For one thing, hell is kind of COOL. Hell has inspired some great art. You have to look no further than a local tattoo parlor to see how cool hell is. I was so close to getting a tattoo the other day, it was a naked woman with horns and flames coming out of her mouth, like a dragon. Man. I might go back and get one like this picture up here. That's what you'd expect to see in hell. And you wouldn't mind seeing it for a day!
In a way the Christian religion is set up like this already, because apparently you can live your life the way you want and fuck everybody over, but at the last minute the priest can come to your bed and you say "I believe in Jesus" and the priest says "okay, you're in" and that's it. So I don't know how much of a difference hell makes for Christians anyway, unless they die by surprise and a priest is not around.
There are other great things about this article, especially how much thought they are bringing to bear on something that is essentially un-knowable for mankind. And how they are trying to make the whole thing into a business analogy, so it has nothing to do with any kind of sincere belief, but cold calculation, like a man trying to decide whether to take a hit on a hand of blackjack. Religion has always been making something up to explain what no one can ever know. That's the whole fun of it. Some good stories and pictures. If only some people didn't get so carried away.
There are more reasons than mere theology why Evangelical Christian leaders are raising Cain over the message now being wholesaled by the Rev. Rob Bell of Mars Hill Bible Church, featured in TIME's current cover story, "What If There's No Hell?" Bell's I'm-O.K.-you're-O.K., we're-not-going-to-hell-today spin is not merely a refutation of a basic belief. If this piece of theological reordering takes hold, it's the Evangelicals' business plan that's going to hell.
Fire and brimstone has been one of the Evangelicals' main product lines. It's based on a zero-sum outcome: heaven or hell. Believe or perish. And part of the deal, at least in practical application, is that you can't get spiritually right without monetarily supporting the church. Pay to play, in other words. It's the same with most religions. No one says so in those crude terms - it's all about the mission - but a sales pitch is a sales pitch, even one accompanied by a choir. You can't build the Crystal Cathedral on prayer alone. There's a mortgage to pay.
And contributing money is a perfectly reasonable investment for the faithful. You may not be able to pay your way into heaven (sorry hedge funders), but you can help build the pathway on earth. Corporations like to measure return on equity, usually expressed as ROE. But you could say that church donations offer a different kind of ROE: return on eternity. And they're tax deductible to boot.

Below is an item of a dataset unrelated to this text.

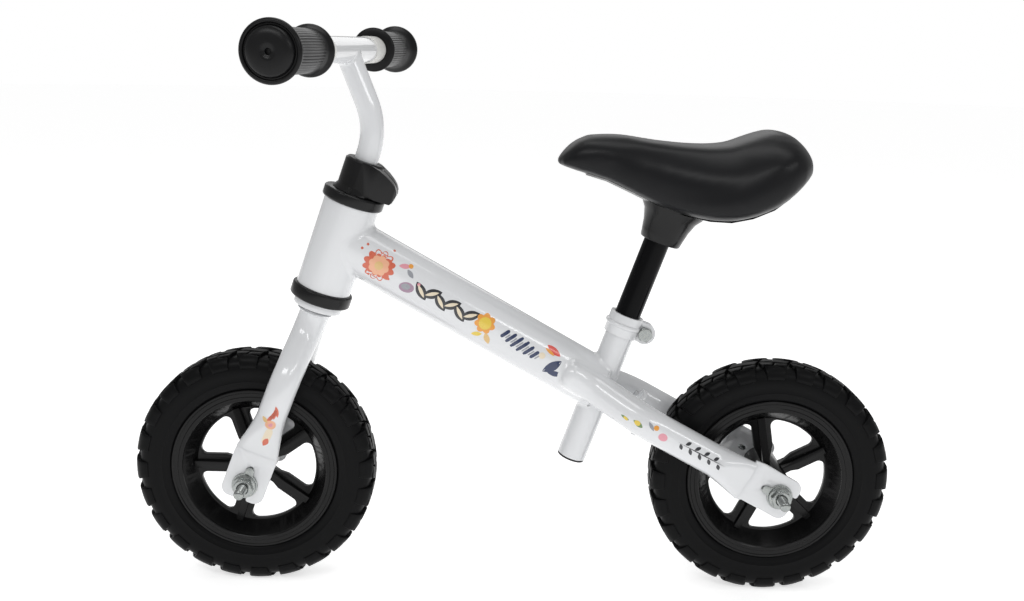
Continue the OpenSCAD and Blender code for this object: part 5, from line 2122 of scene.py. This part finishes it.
def stay_prints(stay: bpy.types.Object) -> None:
    """Prints small leaves in a row along the left stay.

    Args:
        stay: the finished left stay.
    """
    p = Prints("prints_left_stay", "frame", LAY.stay, LAY.stay_d / 2, offset_y=46.0,
               tree=surface_tree(stay.data))
    p.leaf(26, -6.5, 9, 5, 20, Ink.GREEN)
    p.disc(27, -6.5, 2.4, Ink.YELLOW, 1)
    p.leaf(39, -2, 11, 6, -10, Ink.GREEN)
    p.disc(38, -1.5, 3.0, Ink.YELLOW, 1)
    p.leaf(51, 3, 10, 3.4, -35, Ink.GREY)
    p.disc(56, 4, 2.6, Ink.ORANGE)
    p.disc(66, -1, 4.6, Ink.PINK, 0, 0.85)
    p.bar(107, 2.6, 52, 1.1, 1, Ink.CHARCOAL)
    for k in range(9):
        sign = 1 if k % 2 else -1
        p.leaf(86 + k * 5.2, 2.6 + sign * 3.1, 7.2 - 0.3 * abs(k - 3), 3.4, sign * 48, Ink.CHARCOAL)
    p.build()


def leg_prints(leg: bpy.types.Object) -> None:
    """Prints a small plume of leaves on the left fork leg.

    Args:
        leg: the finished left leg.
    """
    p = Prints("prints_left_leg", "fork", LAY.leg, LAY.leg_d / 2, offset_y=47.3, tree=surface_tree(leg.data))
    for k, turn in enumerate((62, 82, 100, 120)):
        p.leaf(93 + k * 2.3, -4.4 + k * 1.1, 12, 3.6, turn + 90, Ink.CORAL)
    p.disc(107, -3, 5.2, Ink.PEACH, 0, 0.8, 90)
    p.disc(107, -3, 2.0, Ink.PINK, 1)
    p.leaf(104, 4, 8, 4, 120, Ink.SAND)
    p.bar(119, -3.5, 17, 6.5, 4, Ink.CREAM)
    p.leaf(125, -4, 9, 5, 10, Ink.CORAL, 1)
    p.build()


# ---------------------------------------------------------------- whole bike


def main() -> None:
    """Builds the whole bike in order and reports each part."""
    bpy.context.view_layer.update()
    Studio().build()
    tubes = PaintedFrame().build()
    legs = Fork().build()
    for name, centre, axle_body in (("rear", LAY.rear, "frame"), ("front", LAY.front, "fork")):
        Wheel(name, f"{name}_wheel", centre).build()
        AxleSet(name, axle_body, centre).build()
    HeadSet().build()
    Handlebar().build()
    Saddle().build()
    main_tube_prints()
    stay_prints(tubes["left"])
    leg_prints(legs["left"])
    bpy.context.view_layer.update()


if __name__ == "__main__":
    logging.basicConfig(level=logging.INFO, format="%(name)s: %(message)s")
    main()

But what happens if Bell is right? Is it possible that the return on eternity on these contributions has dropped compared with other spiritual investments? For instance, maybe there's a bigger ROE in giving to the poor or volunteering for Habitat for Humanity. Tithing your church may be too much of an investment risk if the returns are less certain.
French mathematician Blaise Pascal famously pondered ROE in the spiritual-investment quandary called Pascal's Wager. It's an exercise in game theory. A rationalist, Pascal thought about how he might bet against God's very existence and behave accordingly: more rosÉ, fewer rosaries. But he also knew that had he pursued a hedonistic lifestyle and God existed, a negative outcome would ensue. And he'd be totally, eternally screwed. Better to believe, he reasoned. In Pascal's logic, the rational spiritual investor becomes risk averse and spends a big chunk of the portfolio with God. Pascal, in other words, recommended that you hedge your spiritual investment.
Preacher Bell is now positing that the endgame is different. If, in mathematical terms, you assign a zero probability that hell exists, then the rational spiritual investor reduces his exposure, since the expected ROE has been declined. "What do you give up?" asks Yale University professor Keith Chen, a game-theory expert. What's relevant in game theory is the difference between the good and bad outcomes. "If the idea is everybody goes to heaven and everybody enjoys the same privileges, then it unwinds Pascal's Wager," he says.
But both Chen and another game theorist at Yale, Barry Nalebuff, immediately posed another possibility: Is there a nonhell that's still not heaven? (Bell even suggests as much.) If there is heaven and a not-so-good nonhell, there's still a wager, although the spiritual investor might adjust it. Say, by moving it to a church like Bell's. Says Nalebuff: "The trick is, what's the cost of leaving? In my view he brings down the cost of leaving." In this view, Pascal's Wager is more like playing the lottery, says Nalebuff. If you win, heaven is the prize. If you don't, it's just a couple of spiritual bucks lost.
The adverse reaction to Bell's hell among some Evangelical leaders is based first on deeply held belief, not economic consequences. But it should really put the fear of God in their accountants. There are plenty of other reasons to invest in your church other than buying eternity insurance. There's the spiritual fulfillment that faith can bring, the sense of community, the built-in support group for when you need it most. Even those awful church suppers. But these are not the zero-sum, repent-or-burn outcomes that have underwritten the business so effectively over the years. Indeed, there's no hell to pay anymore.